▶ [Material for the task]:
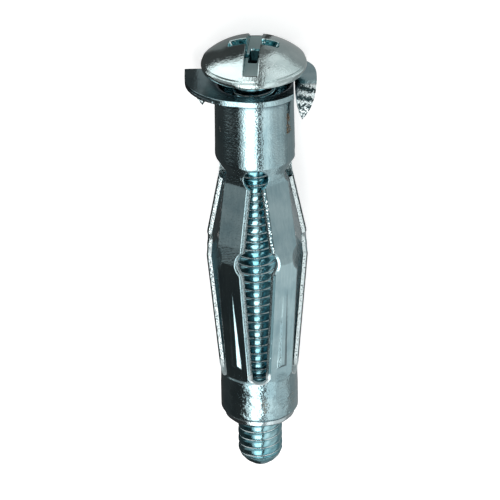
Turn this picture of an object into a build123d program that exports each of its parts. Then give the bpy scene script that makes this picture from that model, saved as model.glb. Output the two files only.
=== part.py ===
from build123d import *
import math
import os

# Metal hollow wall anchor: a slotted sleeve of zinc-plated sheet with a flange and two claws,
# a threaded bush held in the sleeve's collar, and a mushroom head machine screw.
#
# Every piece is drawn standing on its axis, +Z towards the screw's head, with height 0 at the
# underside of the flange, which is the face that meets the wall. "Depth" is measured down
# from that face. The finished pieces are then laid on their side: +Y points to the head and
# the slot between two legs faces up. All sizes are in millimetres.

# Sheet of the sleeve
sheet = 0.8

# Flange
flange_r = 7.2
mouth_round = 1.0

# Ears and claws, one each side, the left one turned half a turn from the right one.
# The right claw is bent in a wide curve, the left one more tightly. A claw's tip is given by
# its distance to the side, its distance in front and its drop below the flange's top.
ear_reach_right = 8.75
ear_outline_right = ((8.6, 3.3), (7.85, 5.3), (6.3, 6.75))
ear_reach_left = 9.7
ear_outline_left = ((9.5, 0.6), (7.6, 4.15), (4.8, 6.2))
ear_blend_angle = 76.0
ear_root_x = 5.65
claw_corner_right = 3.9
claw_corner_left = 5.9
claw_bend_r_right = 3.8
claw_bend_r_left = 1.5
claw_tip_right = (6.6, 2.55, 4.95)
claw_tip_left = (7.3, 3.75, 5.15)
claw_overlap = 0.1
claw_slit = 0.15

# Barrel
barrel_r = 5.6
barrel_flare = 0.08
barrel_straight_length = 2.5
barrel_length = 10.4
shoulder_length = 1.6
neck_r = 5.08
neck_length = 0.7
shoulder_round = 1.1
neck_round = 0.6

# Legs
leg_count = 5
upper_leg_width = 4.45
lower_leg_width = 4.24
hinge_width = 2.7
leg_edge_chamfer = 0.28
upper_hinge_drop = 2.0
keyhole_r = 1.75
upper_bend_drop = 1.2
bulge_start_depth = 22.4
bulge_length = 2.8
middle_hinge_drop = 2.4
middle_notch_height = 3.4
leg_foot_depth = 43.4
neck_apothem = 4.9
bulge_start_apothem = 6.66
bulge_peak_apothem = 7.05
foot_apothem = 5.3
bend_round = 1.5

# Ribs pressed into the lower legs
rib_width = 1.6
rib_top_drop = 4.1
rib_foot_gap = 1.6
rib_height = 0.28
rib_end_length = 0.5
rib_flank_width = 0.5
rib_flank_height = 0.24

# Collar
collar_r = 5.47
collar_waist_r = 5.42
collar_top_rise = 0.4
collar_lead_length = 1.1
collar_waist_length = 3.2
collar_length = 4.0
collar_rim_round = 0.45
slot_end_drop = 1.05
slot_end_width = 2.8
foot_trim_r = 5.75
foot_trim_height = 1.3
foot_trim_overlap = 0.05

# Threaded bush held in the collar
bush_fit_gap = 0.05
bush_top_drop = 1.8
bush_chamfer = 0.4
bush_shoulder_width = 0.3
bush_shoulder_height = 0.95
bush_shoulder_gap = 0.25

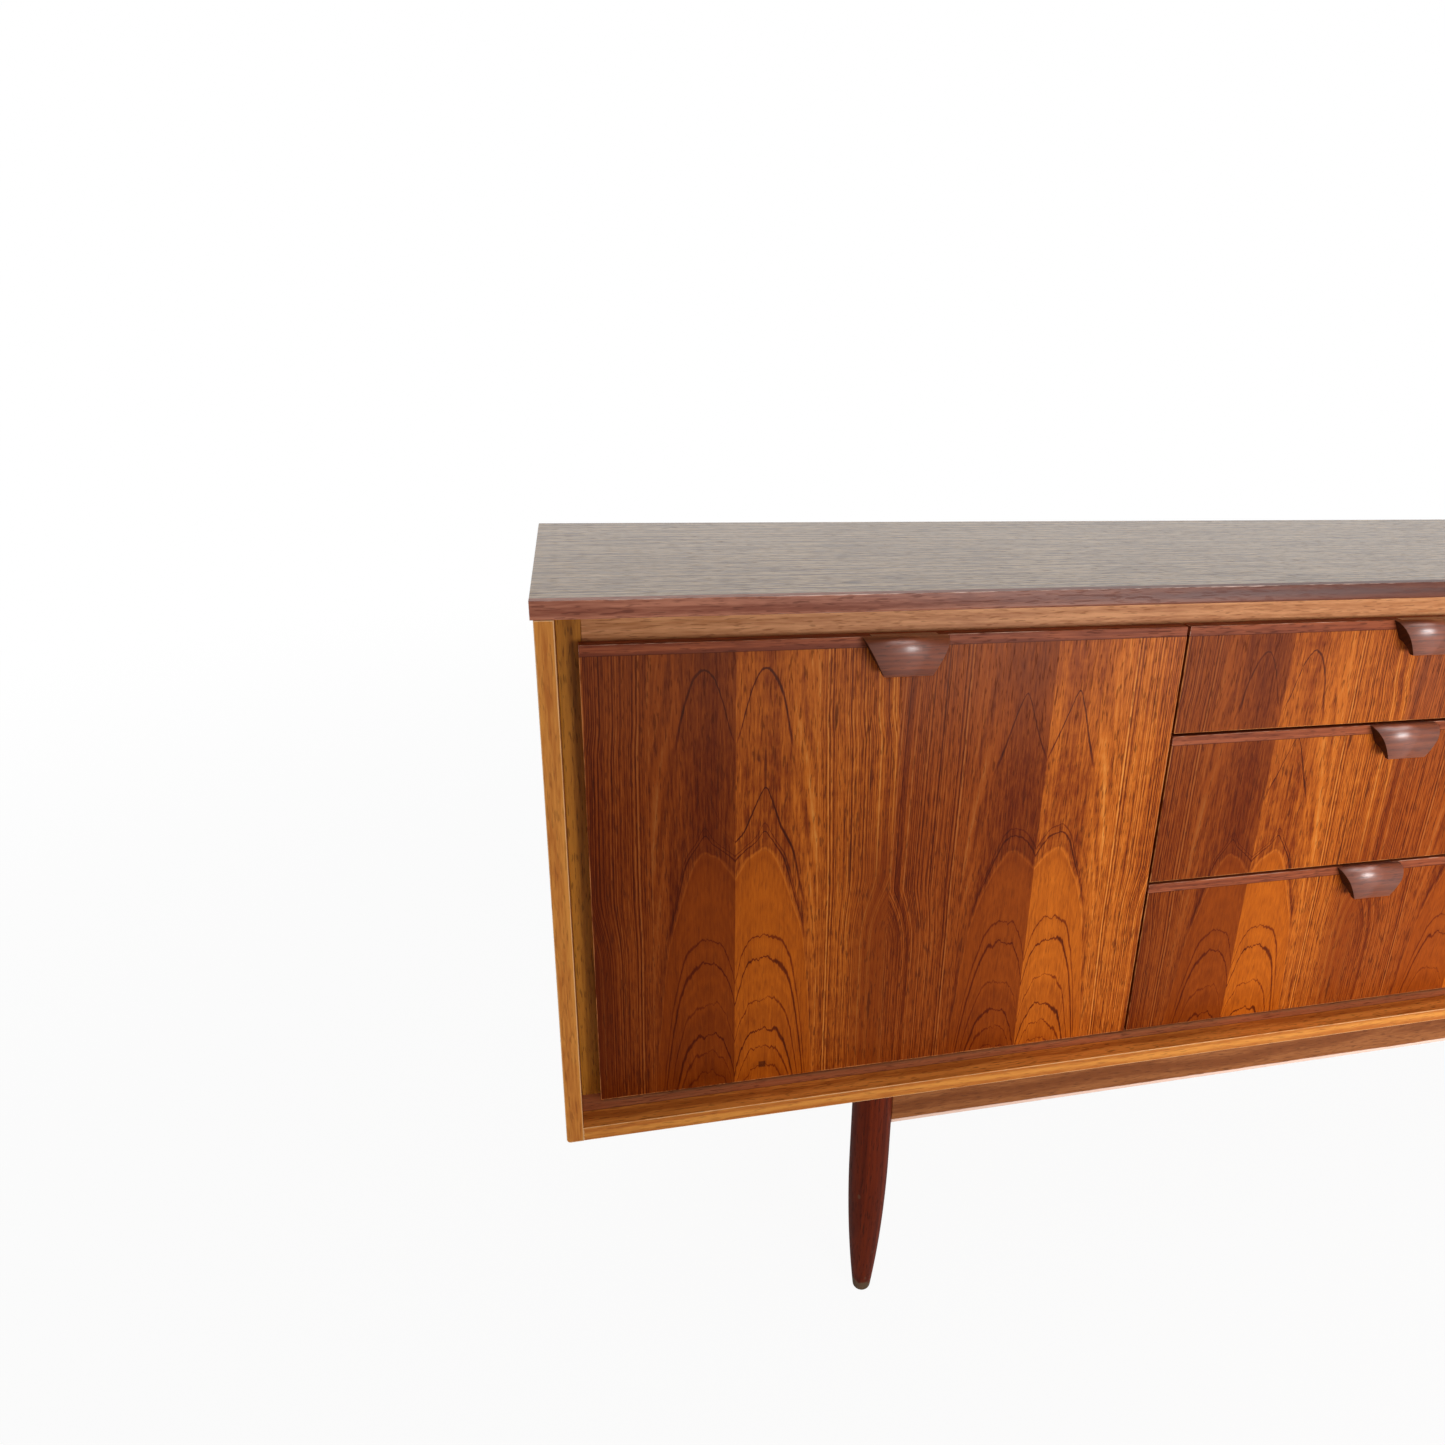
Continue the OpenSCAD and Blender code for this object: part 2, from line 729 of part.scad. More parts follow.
// Bracket on the flap that carries the rod's pivot pin
module stay_bracket(side) {
    head_x = rod_x - rod_eye_t / 2 - seat;
    ear_x = rod_x + rod_eye_t / 2 + bracket_t;
    ear_r = bracket_ear_r;
    y = rod_pivot[0];
    z = rod_pivot[1];
    color(brass) on_side(side) {
        block([ear_x, back_of_front_y, z - bracket_h / 2],
              [ear_x + bracket_w, back_of_front_y + bracket_t, z + bracket_h / 2]);
        rod_along_x(ear_x, ear_x + bracket_t, 2 * ear_r, y, z);
        block([ear_x, back_of_front_y, z - ear_r], [ear_x + bracket_t, y, z + ear_r]);
        rod_along_x(head_x, ear_x + bracket_t / 2, stay_pin_d, y, z);
        rod_along_x(head_x - pin_head_t, head_x, pin_head_d, y, z);
    }
}

// Stay rod: an eye on the bracket's pin, a long rod and a stop collar
module stay_rod(side) {
    root = rod_eye_d / 2 - rod_eye_root;
    color(brass) on_side(side)
        translate([rod_x, rod_pivot[0], rod_pivot[1]]) rotate([rod_tilt, 0, 0]) difference() {
            union() {
                rod_along_x(-rod_eye_t / 2, rod_eye_t / 2, rod_eye_d, 0, 0);
                translate([0, root, 0]) rotate([-90, 0, 0]) cylinder(d = rod_d, h = rod_l - root);
                translate([0, rod_l - collar_t, 0]) rotate([-90, 0, 0])
                    cylinder(d = collar_d, h = collar_t);
            }
            rod_along_x(-rod_eye_t, rod_eye_t, stay_pin_d + 2 * turn, 0, 0);
        }
}

// Swivelling guide that the rod slides through
module stay_guide(side) {
    plate_x = partition_out_x + bracket_t;
    x0 = plate_x + seat;
    color(brass) on_side(side) translate([0, guide_pivot[0], guide_pivot[1]]) difference() {
        rod_along_x(x0, x0 + guide_len, guide_d, 0, 0);
        rod_along_x(plate_x, plate_x + stud_l + seat, stud_d + 2 * turn, 0, 0);
        translate([rod_x, 0, 0]) rotate([rod_tilt - 90, 0, 0])
            translate([0, 0, -guide_d]) cylinder(d = rod_d + seat, h = 2 * guide_d);
    }
}

// Plates on the partitions with the studs that the guides turn on
module stay_plates() {
    x0 = partition_out_x;
    color(brass) difference() {
        both_sides() {
            rod_along_x(x0, x0 + bracket_t, stay_plate_d, guide_pivot[0], guide_pivot[1]);
            rod_along_x(x0, x0 + bracket_t + stud_l, stud_d, guide_pivot[0], guide_pivot[1]);
        }
        screw_holes(plate_screws);
    }
}

// ---- drawers -------------------------------------------------------------

function box_low(i) = drawer_low_z[i] + box_rise;
function box_high(i) = drawer_high_z[i] - box_drop;
function bottom_z(i) = box_low(i) + bottom_rise;
function back_low(i) = bottom_z(i) + drawer_bottom_t;
function back_high(i) = box_high(i) - back_drop;
function tail_count(i) = max(2, round((back_high(i) - back_low(i)) / tail_pitch));

// Plan of the dovetail that joins a side to the back of the front
module housing_plan(play) {
    mid = box_x - drawer_side_t / 2;
    y = back_of_front_y;
    neck = housing_neck / 2 + play;
    tip = housing_tip / 2 + play;
    polygon([
        [mid - neck, y + play], [mid + neck, y + play],
        [mid + tip, y - housing_d - play], [mid - tip, y - housing_d - play]]);
}

// Side view of the tails that a side holds in the drawer's back
module tails(i, play) {
    low = back_low(i);
    pitch = (back_high(i) - low) / tail_count(i);
    wide = pitch * tail_share / 2;
    y1 = box_rear_y;
    y0 = y1 - drawer_back_t;
    for (k = [0:tail_count(i) - 1]) {
        z = low + (k + 0.5) * pitch;
        polygon([[y0, z - wide + tail_slope + play], [y1, z - wide + play],
                 [y1, z + wide - play], [y0, z + wide - tail_slope - play]]);
    }
}

// Grooves for the drawer's bottom in the front and the sides, opened by play on every face
module bottom_groove(i, play, y0, y1) {
    x = box_inner_x + bottom_bite + play;
    block([-x, y0, bottom_z(i) - play], [x, y1, bottom_z(i) + drawer_bottom_t + play]);
}

// Grooves for the two runners
module runner_grooves(i, y0, y1) {
    half = runner_h / 2 + seat;
    both_sides() block([box_x - runner_bite - groove_slack, y0, runner_z(i) - half],
                       [box_x + eps, y1, runner_z(i) + half]);
}

module drawer_front(i) {
    y = back_of_front_y;
    color(teak) difference() {
        block([-drawer_front_x, face_y, drawer_low_z[i]],
              [drawer_front_x, y, drawer_high_z[i] - front_lip_h]);
        both_sides() translate([0, 0, drawer_low_z[i] - eps])
            linear_extrude(box_high(i) - drawer_low_z[i] + eps + glue) housing_plan(glue);
        bottom_groove(i, glue, y - bottom_bite - glue, y + eps);
    }
}

// Drawer sides: runner groove outside, bottom groove inside, dovetails at both ends
module drawer_sides(i) {
    y0 = back_of_front_y;
    y1 = box_rear_y;
    y_back = y1 - drawer_back_t;
    color(beech) difference() {
        both_sides() {
            block([box_inner_x, y0, box_low(i)], [box_x, y_back, box_high(i)]);
            block([box_inner_x, y_back, box_low(i)], [box_x, y1, back_low(i)]);
            block([box_inner_x, y_back, back_high(i)], [box_x, y1, box_high(i)]);
            along_x(box_inner_x, box_x) tails(i, glue);
            translate([0, 0, box_low(i)]) linear_extrude(box_high(i) - box_low(i)) housing_plan(0);
        }
        runner_grooves(i, y0 + groove_front, y1 + eps);
        bottom_groove(i, glue, y0 - housing_d - eps, y1 + eps);
    }
}

// Drawer back: pins through the sides, standing on the drawer's bottom
module drawer_back(i) {
    y0 = box_rear_y - drawer_back_t;
    y1 = box_rear_y;
    color(beech) difference() {
        block([-box_x, y0, back_low(i) + glue], [box_x, y1, back_high(i) - glue]);
        both_sides() intersection() {
            along_x(box_inner_x, box_x + eps) tails(i, 0);
            block([box_inner_x, y0 - eps, 0], [box_x + eps, y1 + eps, top_z]);
        }
        runner_grooves(i, y0 - eps, y1 + eps);
    }
}

// Plywood bottom, slid into its grooves from the rear
module drawer_bottom(i) {
    x = box_inner_x + bottom_bite;
    color(ply) block([-x, back_of_front_y - bottom_bite, bottom_z(i)],
                     [x, box_rear_y, bottom_z(i) + drawer_bottom_t]);
}

// ---- nodes ---------------------------------------------------------------

top_board();
top_lipping();
side_panel(-1);  // side_left
side_panel(1);  // side_right
side_lippings();
bottom_board();
bottom_lipping();
back_panel();
partition(-1);  // partition_left
partition(1);  // partition_right
front_posts();
top_rail();
shelves();
shelf_studs();
drawer_runners();
wood_screws();
catch_cases();
hinge_feet();
stay_plates();
leg(-1, -1);  // leg_front_left
leg(1, -1);  // leg_front_right
leg(-1, 1);  // leg_rear_left
leg(1, 1);  // leg_rear_right
base_long_rail(-1);  // base_rail_front
base_long_rail(1);  // base_rail_rear
base_cross_rails();

for (side = [-1, 1]) {
    word = side < 0 ? "left" : "right";
    flap_panel(side);
    on_side(side) front_lipping(flap_in_x, flap_out_x, fronts_top_z);
    handle(side * flap_mid_x, fronts_top_z);
    hinge_cups(side);
    strike_plate(side);
    stay_bracket(side);
    stay_rod(side);
    stay_guide(side);
}

for (i = [0:2]) {
    name = str("drawer_", i + 1, "_");
    drawer_front(i);
    front_lipping(-drawer_front_x, drawer_front_x, drawer_high_z[i]);
    handle(0, drawer_high_z[i]);
    drawer_sides(i);
    drawer_back(i);
    drawer_bottom(i);
}
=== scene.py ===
"""Dressed model of a teak sideboard: two flap cupboards, three drawers and turned legs.

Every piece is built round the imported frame. Lengths are metres in the frame's own axes:
X runs along the cabinet, Y from its front to its back and Z up.
"""

import json
import logging
import math
from collections.abc import Callable, Iterable, Sequence
from dataclasses import dataclass, replace
from enum import Enum
from typing import Any

import bmesh
import bpy
from mathutils import Matrix, Vector


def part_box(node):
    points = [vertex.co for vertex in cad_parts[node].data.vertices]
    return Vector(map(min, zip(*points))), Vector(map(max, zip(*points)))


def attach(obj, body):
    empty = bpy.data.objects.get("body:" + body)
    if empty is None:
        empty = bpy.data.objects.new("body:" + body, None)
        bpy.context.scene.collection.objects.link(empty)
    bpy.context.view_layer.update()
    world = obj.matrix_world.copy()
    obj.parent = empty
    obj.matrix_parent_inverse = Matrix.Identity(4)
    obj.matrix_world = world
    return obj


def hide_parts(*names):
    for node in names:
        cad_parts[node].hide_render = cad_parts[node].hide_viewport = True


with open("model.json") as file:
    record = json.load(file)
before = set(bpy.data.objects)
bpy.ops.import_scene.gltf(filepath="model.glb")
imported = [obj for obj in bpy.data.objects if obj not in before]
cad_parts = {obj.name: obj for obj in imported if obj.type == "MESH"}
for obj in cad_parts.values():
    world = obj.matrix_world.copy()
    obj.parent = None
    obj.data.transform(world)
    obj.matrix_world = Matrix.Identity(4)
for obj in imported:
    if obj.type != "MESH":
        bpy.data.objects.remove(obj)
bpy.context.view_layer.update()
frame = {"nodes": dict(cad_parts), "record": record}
LOG = logging.getLogger("sideboard")
DRAWERS = 3
RIGHT_RUN_SHIFT = 0.104
BODIES = frame["record"]["behaviour"]["bodies"]
BODY_OF = {node: body for body, nodes in BODIES.items() for node in nodes}

Paint = tuple[float, float, float, float]
WHITE: Paint = (1.0, 1.0, 1.0, 1.0)


def paint(red: int, green: int, blue: int) -> Paint:
    """Mixes a paint from display values.

    Args:
        red: Red from 0 to 255, as it looks on a screen.
        green: Green from 0 to 255.
        blue: Blue from 0 to 255.

    Returns:
        The colour in linear light, with full opacity.
    """
    levels = (part / 255 for part in (red, green, blue))
    linear = [part / 12.92 if part <= 0.04045 else ((part + 0.055) / 1.055) ** 2.4
              for part in levels]
    return (linear[0], linear[1], linear[2], 1.0)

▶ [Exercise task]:
Repeat, exactly and only, the lines from the beginning of the material through the line that contains "neck_round = 0.6".

▶ [Answer to the problem]:
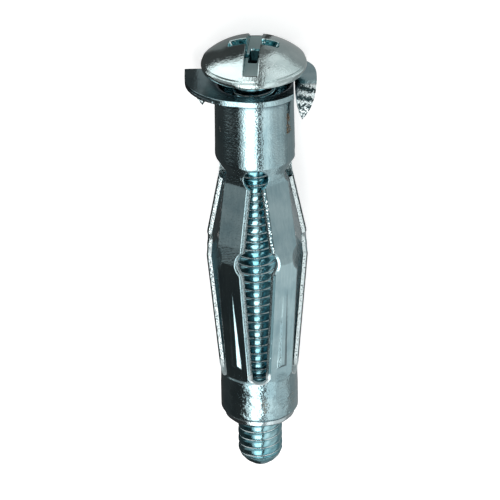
Turn this picture of an object into a build123d program that exports each of its parts. Then give the bpy scene script that makes this picture from that model, saved as model.glb. Output the two files only.
=== part.py ===
from build123d import *
import math
import os

# Metal hollow wall anchor: a slotted sleeve of zinc-plated sheet with a flange and two claws,
# a threaded bush held in the sleeve's collar, and a mushroom head machine screw.
#
# Every piece is drawn standing on its axis, +Z towards the screw's head, with height 0 at the
# underside of the flange, which is the face that meets the wall. "Depth" is measured down
# from that face. The finished pieces are then laid on their side: +Y points to the head and
# the slot between two legs faces up. All sizes are in millimetres.

# Sheet of the sleeve
sheet = 0.8

# Flange
flange_r = 7.2
mouth_round = 1.0

# Ears and claws, one each side, the left one turned half a turn from the right one.
# The right claw is bent in a wide curve, the left one more tightly. A claw's tip is given by
# its distance to the side, its distance in front and its drop below the flange's top.
ear_reach_right = 8.75
ear_outline_right = ((8.6, 3.3), (7.85, 5.3), (6.3, 6.75))
ear_reach_left = 9.7
ear_outline_left = ((9.5, 0.6), (7.6, 4.15), (4.8, 6.2))
ear_blend_angle = 76.0
ear_root_x = 5.65
claw_corner_right = 3.9
claw_corner_left = 5.9
claw_bend_r_right = 3.8
claw_bend_r_left = 1.5
claw_tip_right = (6.6, 2.55, 4.95)
claw_tip_left = (7.3, 3.75, 5.15)
claw_overlap = 0.1
claw_slit = 0.15

# Barrel
barrel_r = 5.6
barrel_flare = 0.08
barrel_straight_length = 2.5
barrel_length = 10.4
shoulder_length = 1.6
neck_r = 5.08
neck_length = 0.7
shoulder_round = 1.1
neck_round = 0.6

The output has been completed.